In most contexts in JavaScript where a string is needed, you can pass a
number without any explicit conversion.
### JavaScript var
Always declare JavaScript variables using `var`. JavaScript has
function scope only, not block scope. This means that a `var`
declaration inside a `for` or `if` acts the same as a `var`
declaration at the beginning of the surrounding `function`. To avoid
confusion, declare all variables at the top of a function.
### JavaScript `for (i in myArray)`
Don't use it:
[[1]](http://stackoverflow.com/questions/500504/javascript-for-in-with-arrays),
[[2]](https://google.github.io/styleguide/javascriptguide.xml#for-in_loop),
[[3]](http://www.jslint.com/help.html#forin)
### Translation tags
Remember to
[tag all user-facing strings for translation](../translating/translating.html), whether
they are in HTML templates or JavaScript editing the HTML (e.g. error
messages).
### State and logs files
When writing out state of log files, always declare the path in
`ZULIP_PATHS` in `zproject/settings.py`, which will do the right thing
in both development and production.
2016-06-26 18:49:35 +02:00
## JS array/object manipulation
For generic functions that operate on arrays or JavaScript objects, you
should generally use [Underscore](http://underscorejs.org/).

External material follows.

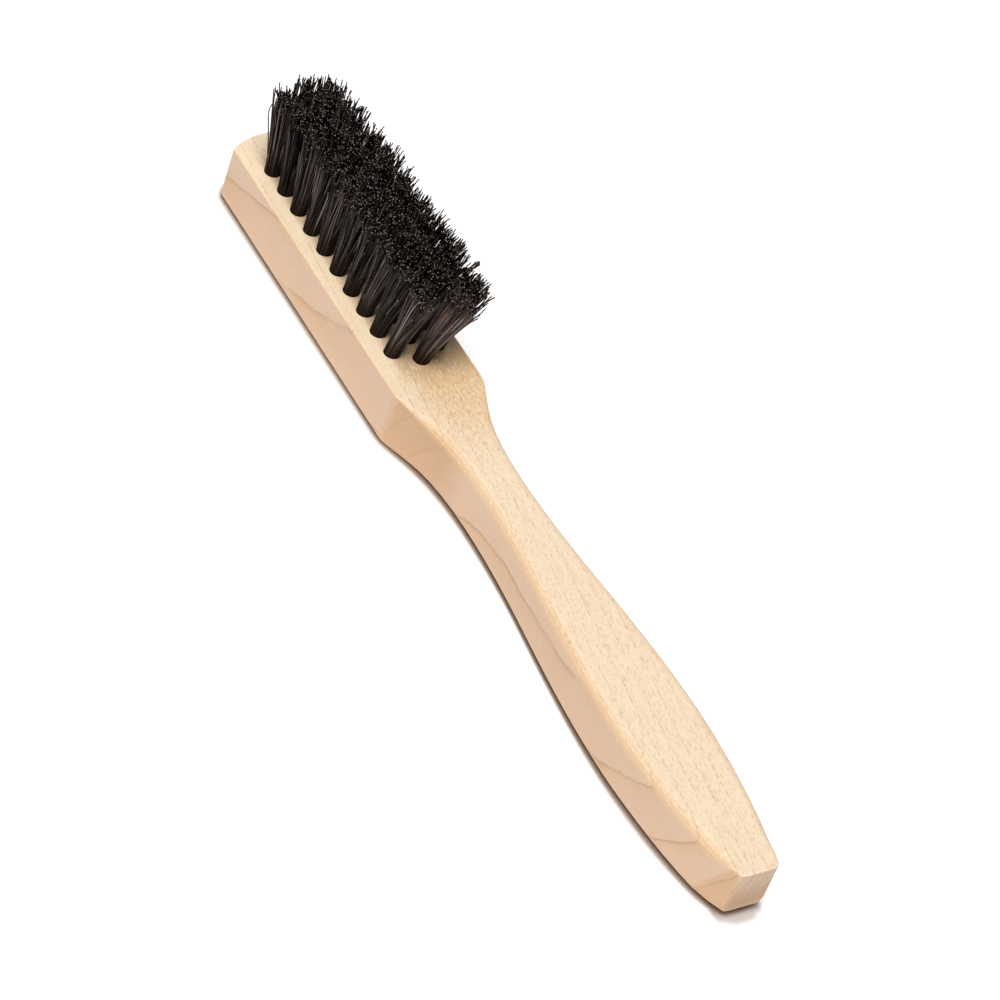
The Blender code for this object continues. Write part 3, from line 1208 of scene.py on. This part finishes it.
@dataclass
class Anchors:
    """The flat wires that hold the tufts.

    The middle row's packed ones are hidden together with their tufts, so that row's are made here.
    """

    plan: HolePlan

    def build(self, wire: AnchorWireFinish) -> None:
        """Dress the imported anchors, and set a like one in each hole of the middle row.

        Args:
            wire: finish of the anchors.
        """
        finish = wire.material()
        for row in (Row.LEFT, Row.RIGHT):
            for number in range(1, row.count + 1):
                dress_node(f"anchor_{row.label(number)}", finish)
        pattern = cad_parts[f"anchor_{Row.LEFT.label(1)}"].data
        start = self.plan.mouth(Row.LEFT, 1)
        for number in range(1, Row.MIDDLE.count + 1):
            mesh = pattern.copy()
            mesh.materials.clear()
            way = self.plan.mouth(Row.MIDDLE, number) - start
            for point in mesh.vertices:
                point.co += way
            new_piece(f"anchor_{Row.MIDDLE.label(number)}", mesh, finish)


@dataclass
class Studio:
    """A white floor, soft light from above and the camera."""

    floor_half: float = 3.0
    sky_light: float = 0.12
    lamp_strength: float = 2.95
    lamp_way: Triple = (0.24, -0.30, 1.0)
    lamp_angle: float = math.radians(30)
    lens: float = 144.0
    azimuth: float = math.radians(45.96)
    elevation: float = math.radians(43.12)
    roll: float = math.radians(21.26)
    distance: float = 0.7811
    target: Triple = (-0.00417, 0.00657, 0.0)

    def build_floor(self, finish: FloorFinish) -> None:
        """Lay the floor under the brush.

        Args:
            finish: its finish.
        """
        half = self.floor_half
        mesh = bpy.data.meshes.new("floor")
        corners = [(-half, -half, 0), (half, -half, 0), (half, half, 0), (-half, half, 0)]
        mesh.from_pydata(corners, [], [(0, 1, 2, 3)])
        mesh.materials.append(finish.material())
        floor = bpy.data.objects.new("floor", mesh)
        bpy.context.scene.collection.objects.link(floor)

    def build_sky(self) -> None:
        """Light all round at a plain level, which looks white in itself and in reflections."""
        graph = Graph(bpy.data.worlds.new("studio"), "Background")
        rays = [f"Is {kind} Ray" for kind in ("Camera", "Glossy", "Transmission")]
        camera, glossy, through = [graph.node("ShaderNodeLightPath", output=ray) for ray in rays]
        seen = graph.maths("MAXIMUM", graph.maths("MAXIMUM", camera, glossy), through)
        strength = seen.spanning(self.sky_light, 1.0)
        bpy.context.scene.world = graph.shade(Color=(1.0, 1.0, 1.0), Strength=strength)

    def build_lamp(self) -> None:
        """One soft lamp, high above and a little towards the camera."""
        lamp = bpy.data.lights.new("lamp", "SUN")
        lamp.energy = self.lamp_strength
        lamp.angle = self.lamp_angle
        holder = bpy.data.objects.new("lamp", lamp)
        holder.rotation_euler = Vector(self.lamp_way).to_track_quat("Z", "Y").to_euler()
        bpy.context.scene.collection.objects.link(holder)

    def build_camera(self) -> None:
        """Put the camera where the photograph was taken from."""
        data = bpy.data.cameras.new("camera")
        data.lens = self.lens
        camera = bpy.data.objects.new("camera", data)
        level = math.cos(self.elevation)
        east, south = math.sin(self.azimuth) * level, math.cos(self.azimuth) * level
        back = Vector((east, -south, math.sin(self.elevation)))
        camera.location = Vector(self.target) + back * self.distance
        turn = back.to_track_quat("Z", "Y") @ Quaternion((0, 0, 1), self.roll)
        camera.rotation_euler = turn.to_euler()
        bpy.context.scene.collection.objects.link(camera)
        bpy.context.scene.camera = camera

    def build(self, floor: FloorFinish) -> None:
        """Build the floor, the lights and the camera.

        Args:
            floor: finish of the floor.
        """
        self.build_floor(floor)
        self.build_sky()
        self.build_lamp()
        self.build_camera()
        bpy.context.scene.view_settings.view_transform = "Standard"


def main() -> None:
    """Dress the block, build the anchors and the tufts, and set up the studio."""
    logging.basicConfig(level=logging.INFO, format="%(name)s %(message)s")
    plan = HolePlan()
    Block().dress(MapleFinish())
    Anchors(plan).build(AnchorWireFinish())
    TuftField(plan).build(BristleFinish())
    Studio().build(FloorFinish())


if __name__ == "__main__":
    main()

We used to
use jQuery's utility functions, but the Underscore equivalents are more
consistent, better-behaved and offer more choices.
A quick conversion table:
$.each → _.each (parameters to the callback reversed)
$.inArray → _.indexOf (parameters reversed)
$.grep → _.filter
$.map → _.map
$.extend → _.extend
There's a subtle difference in the case of `_.extend`; it will replace
attributes with undefined, whereas jQuery won't:
$.extend({foo: 2}, {foo: undefined}); // yields {foo: 2}, BUT...
_.extend({foo: 2}, {foo: undefined}); // yields {foo: undefined}!
Also, `_.each` does not let you break out of the iteration early by
returning false, the way jQuery's version does. If you're doing this,
you probably want `_.find`, `_.every`, or `_.any`, rather than 'each'.
Some Underscore functions have multiple names. You should always use the
canonical name (given in large print in the Underscore documentation),
with the exception of `_.any`, which we prefer over the less clear
'some'.
2016-06-26 18:49:35 +02:00
## More arbitrary style things
### Line length
We have an absolute hard limit on line length only for some files, but
we should still avoid extremely long lines. A general guideline is:
refactor stuff to get it under 85 characters, unless that makes the
code a lot uglier, in which case it's fine to go up to 120 or so.
### JavaScript
When calling a function with an anonymous function as an argument, use
this style:
$.get('foo', function (data) {
var x = ...;
// ...
});
The inner function body is indented one level from the outer function
call. The closing brace for the inner function and the closing
parenthesis for the outer call are together on the same line. This style
isn't necessarily appropriate for calls with multiple anonymous
functions or other arguments following them.
Combine adjacent on-ready functions, if they are logically related.
The best way to build complicated DOM elements is a Mustache template
like `static/templates/message_reactions.handlebars`. For simpler things
you can use jQuery DOM building APIs like so:
var new_tr = $('<tr />').attr('id', object.id);
Passing a HTML string to jQuery is fine for simple hardcoded things
that don't need internationalization:
foo.append('<p id="selected">/</p>');
but avoid programmatically building complicated strings.
We used to favor attaching behaviors in templates like so:
<p onclick="select_zerver({{id}})">
but there are some reasons to prefer attaching events using jQuery code:
- Potential huge performance gains by using delegated events where
possible
- When calling a function from an `onclick` attribute, `this` is not
bound to the element like you might think
- jQuery does event normalization
Either way, avoid complicated JavaScript code inside HTML attributes;
call a helper function instead.
### HTML / CSS
Avoid using the `style=` attribute unless the styling is actually
dynamic. Instead, define logical classes and put your styles in
external CSS files such as `zulip.css`.
Don't use the tag name in a selector unless you have to. In other words,
use `.foo` instead of `span.foo`. We shouldn't have to care if the tag
type changes in the future.
### Python
- Don't put a shebang line on a Python file unless it's meaningful to
run it as a script. (Some libraries can also be run as scripts, e.g.
to run a test suite.)
- Scripts should be executed directly (`./script.py`), so that the
interpreter is implicitly found from the shebang line, rather than
explicitly overridden (`python script.py`).
- Put all imports together at the top of the file, absent a compelling
reason to do otherwise.
- Unpacking sequences doesn't require list brackets:
[x, y] = xs # unnecessary
x, y = xs # better
- For string formatting, use `x % (y,)` rather than `x % y`, to avoid
ambiguity if `y` happens to be a tuple.
### Tests
All significant new features should come with tests. See testing.
### Third party code
See [our docs on dependencies](../subsystems/dependencies.html) for discussion of
rules about integrating third-party projects.